Monday, December 2, 2013

pip install from github at a specific branch

I had difficulties figuring out how to use pip to install a specific branch from a github repo.  Because of my corporate firewall, all of the other methods that you can find around on various websites did not work for me.  This is the method that worked:

pip install git+ssh://git@github.com/h3/django-dajaxice.git@django-1.5+

Of course, I have http_proxy and https_proxy set and exported.

Wednesday, August 28, 2013

Making sense of Python version madness and pip/setuptools/virtualenv game

This posting is motivated by cases where you are stuck using an older server OS (CentOS 5.8 in this case) and want to install an up-to-date python 2.7 along with a raft of necessary packages.  What is the best way?

distribute? pip? setuptools? virtualenv?  What to make of all this?
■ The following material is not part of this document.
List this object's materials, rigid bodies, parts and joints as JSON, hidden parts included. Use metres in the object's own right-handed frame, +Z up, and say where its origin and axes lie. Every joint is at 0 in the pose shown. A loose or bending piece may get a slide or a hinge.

Bottom line: use pip.  To install pip, you either install it from source, or else install virtualenv (which includes pip).  Installing from source allows you to manage packages with pip globally on your system (and not in a virtual environment), then you have to install pip from source.  But to install pip yourself, you first need to install setuptools.  All of these installs should be done using the target python interpreter.   Got that?

I wrote the following notes after digesting the helpful hints given at a variety of places, such as these two gist pages.  Note that although there are many tutorials that still guide you to install virtualenv with easy_install (such as here or here), we're actually not supposed to do it this way any longer.  My notes that follow will not make use of virtualenv, but in some situations this might be desirable -- this is just for a system-wide fresh installation of Python 2.7 and pip to install packages. (Here is a nice overview of setting up virtualenv if you want to go that route.)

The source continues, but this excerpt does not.